News Section Icon Published 1/23/2017

28 US Food Companies Among 99 Benchmarked on Farm Animal Welfare

NEW YORK (Jan. 23, 2017) - Today, the Business Benchmark on Farm Animal Welfare (BBFAW) released its comprehensive annual report on corporate commitment to animal welfare  at a stakeholder launch event hosted by global investment corporation Morgan Stanley. Of the 99 companies reviewed in the report, 28 are based in the United States.

Food processor and manufacturer Cargill joins McDonald’s in occupying a leadership position in the Benchmark’s second tier (out of 6 tiers). Wendy’s and Sysco have advanced one tier since 2016, joining Subway, Tyson, Walmart, and Hormel in Tier 3. Newly-merged Kraft-Heinz was evaluated for the first time and occupies the sixth, and lowest, tier.

Now in its fifth year, the BBFAW provides an annual review of how the world’s leading food companies manage and report on  risks and opportunities associated with farm animal welfare. The Benchmark is based on information published by the company at the time of assessment.

This year’s report, which is compiled in collaboration with leading animal welfare organizations Compassion in World Farming and World Animal Protection, as well as investment firm Coller Capital, reveals that companies are devoting more attention and resources to farm animal welfare within their supply chains. Examples of this shift include:

  • 76% of US companies have now published farm animal welfare policies (compared to just 46% of all companies assessed in 2012);
  • 66% of US companies have published targets on farm animal welfare (up from 26% of all companies assessed in 2012); and
  • Compared to other markets, US companies have shown the greatest improvement in overall performance, rising from an average score of 29% in 2015 to 36% in 2016—a significant increase compared to marginal increases in average scores for UK companies (48% to 51%) and European companies (27% to 29%) in the same period.

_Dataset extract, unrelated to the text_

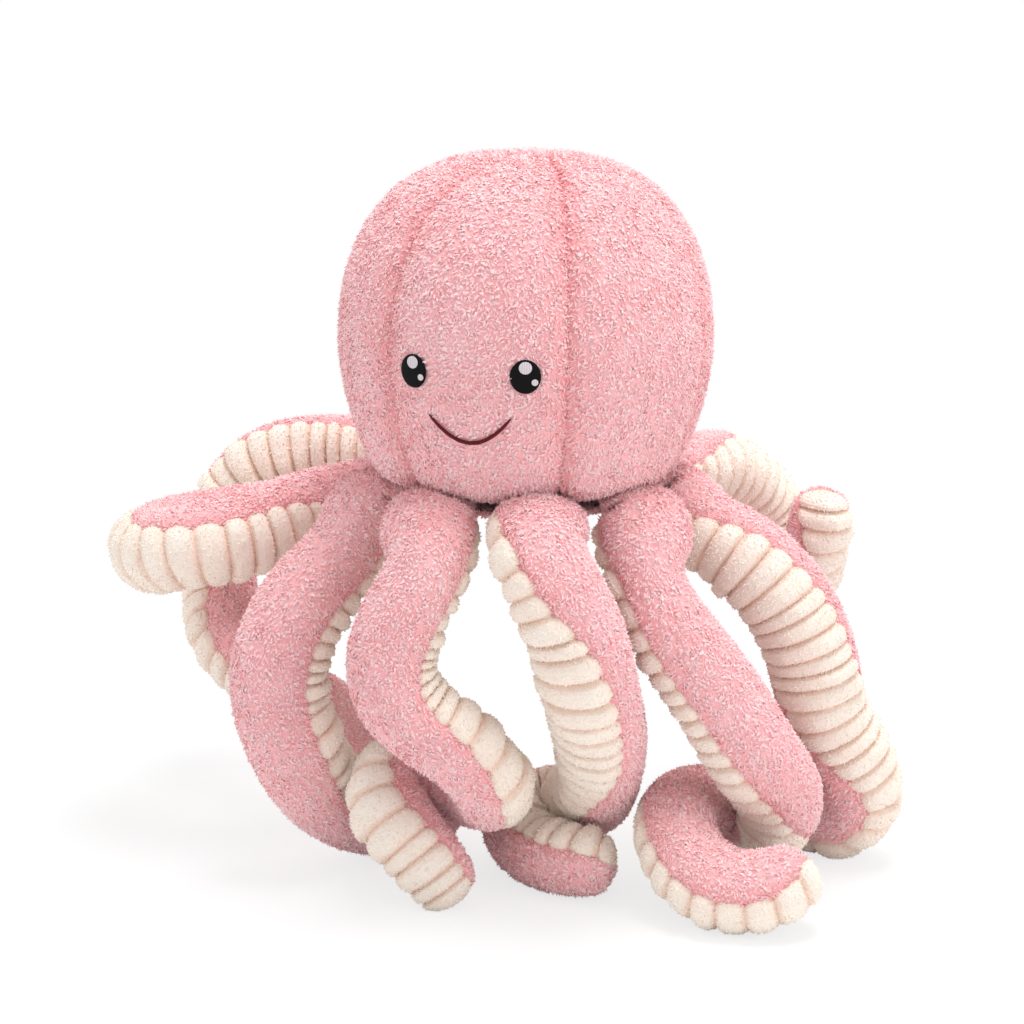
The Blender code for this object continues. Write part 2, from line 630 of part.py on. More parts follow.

Thirteen companies currently occupy leadership positions in the Benchmark’s top two tiers, reserved for companies that demonstrate strong commitments to farm animal welfare and have established management systems and processes.

“We congratulate companies in Tiers 1 and 2 for their exemplary approach to farm animal welfare management and disclosure,” said Nicky Amos, BBFAW Executive Director. “Their leadership is encouraging more companies to formalize their commitments on animal welfare and improve their reporting practices.”

Amos also noted that: “Despite this progress, 42 of the 99 companies—including Restaurant Brands International, Domino’s Pizza Group Plc, and Starbucks Corporation—appear in Tiers 5 and 6, which demonstrates that there is still much work to be done to get farm animal welfare on the business agenda of many large global food companies.”

The Benchmark aims to progressively increase corporate emphasis on performance measurement and reporting of several key animal welfare areas, such as the proportion of animals that are free from intensive confinement.

“We have seen a considerable increase in disclosure from US food companies on their animal welfare policies,” said Rachel Dreskin, US Head of Food Business for Compassion in World Farming. “In the coming years, we expect to see more focus on progress reporting and the impact that these policies are having on the animals.”

The report also highlights the important role of institutional investors in driving improvements in practice and process across the food industry. As the influence of global investment companies continues to grow, the BBFAW serves as an increasingly essential tool to provide investors with the objective, year-on-year performance assessment necessary to understand the business implications of farm animal welfare.

“The Benchmark shows that investors are key agents of change,” said Rory Sullivan, BBFAW Advisor. “They are sending a clear signal that they expect food companies to effectively manage the systemic risks and opportunities posed by farm animal welfare, and it is clear that companies are responding to these expectations.”